3.) Know how much money you take home.

Don’t laugh. This one seems silly to some people, but believe it or not many people actually don’t know what they take home in a given month. Sometimes there’s merit to this as many careers (like commission jobs) have income highs and lows.

Not knowing what you take home compounds your finance difficulties because when things get tight you fall back onto the credit card to get through…all because you didn’t know that you shouldn’t have splurged on that impulse weekend trip this month.

It always costs more than you expect, doesn’t it?

If you earn an inconsistent amount, start budgeting with a safe estimate of what you’ll take home for the budget period (usually monthly). Go ahead, dig up those last pay stubs. Check it out. Write it down.

4.) Make a list showing where every dollar will go.

Now that you know (approximately) how much you’ll be taking home, let’s plan where every dollar will go. Don’t worry if you can’t thing of everything in one evening. Your budget will take a few months to perfect. Remember, you’re on a journey. Budgeting, like any skill, is a continual process of improvement.

I use a different line in my spreadsheet for each different expense. Start by listing non-optional expenses like mortgage/rent, food, etc. Then move to semi-optional things like memberships. Lastly, add in things you want like new clothes or a vacation fund.
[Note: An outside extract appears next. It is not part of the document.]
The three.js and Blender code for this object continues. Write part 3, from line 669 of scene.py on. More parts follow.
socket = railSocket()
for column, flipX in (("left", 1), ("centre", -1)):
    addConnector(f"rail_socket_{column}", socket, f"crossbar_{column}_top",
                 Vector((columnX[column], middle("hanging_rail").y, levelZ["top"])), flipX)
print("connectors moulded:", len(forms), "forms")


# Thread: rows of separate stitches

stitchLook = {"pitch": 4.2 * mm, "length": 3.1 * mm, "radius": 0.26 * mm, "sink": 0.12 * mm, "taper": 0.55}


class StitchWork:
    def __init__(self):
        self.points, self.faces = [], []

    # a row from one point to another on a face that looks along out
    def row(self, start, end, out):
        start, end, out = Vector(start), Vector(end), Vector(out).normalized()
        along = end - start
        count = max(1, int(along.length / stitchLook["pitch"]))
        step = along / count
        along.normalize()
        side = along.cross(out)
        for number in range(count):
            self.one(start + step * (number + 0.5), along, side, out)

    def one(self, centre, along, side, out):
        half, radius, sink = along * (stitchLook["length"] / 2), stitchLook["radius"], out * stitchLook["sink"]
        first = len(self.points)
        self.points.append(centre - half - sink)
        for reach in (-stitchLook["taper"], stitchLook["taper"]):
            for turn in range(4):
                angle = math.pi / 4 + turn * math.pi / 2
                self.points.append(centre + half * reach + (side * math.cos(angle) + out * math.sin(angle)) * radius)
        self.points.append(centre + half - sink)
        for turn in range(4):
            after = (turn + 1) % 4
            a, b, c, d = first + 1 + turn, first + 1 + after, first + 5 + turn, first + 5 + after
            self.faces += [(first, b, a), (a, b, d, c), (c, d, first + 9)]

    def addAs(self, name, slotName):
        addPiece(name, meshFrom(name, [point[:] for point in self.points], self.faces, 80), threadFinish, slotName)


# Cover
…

Importantly, never forget to budget these three:

  • donations (helping others),
  • saving (emergency fund, retirement, etc.), and
  • paying down any existing debt.

 

Budget Example

5.) Monitor your spending to prevent overspending on each category.

This is where many people struggle, but they need not! Maybe you’re old-fashioned and you choose Grandma’s method: the envelope system. Cash + Envelopes.

I’m amazed how many people I come across who budget with the envelope system. It’s foolproof. You take out your money and put it in the correct envelope. Nothing left in the ‘clothing’ envelope? Well, you spent your money. Now you wait until you budget more money for clothing in your next budget? Didn’t buy any clothes? Now you can spend even more next month when you add to your clothing budget.

Not only do prepaid cards help with budgeting by eliminating credit card debt, but the mobile apps for many prepaid cards are outstanding. Rather than cash + envelopes, a prepaid card with its app allows you to track your spending by category with ease. Of course, it’s also more secure than cash and allows you to shop online.

6.) Stick to it every day

A budget is a living, breathing friend. You need to spend a little time on it every day in order to understand it. Life changes and things come up. You can adapt your budget accordingly. I usually spend about 5 minutes a day looking over my budget and my bank account to ensure I’m on track. You’ll find very quickly that the fear you felt of getting started has all but disappeared…and you’re left with peace of mind and a feeling of empowerment.

You won’t even be finished your first budget before you realize how much money was going to things you didn’t want. Not only that, but you’ll start to see that debt shrink down faster than you imagined and you’ll be confident with each and every purchase you make. Goodbye guilt, hello freedom!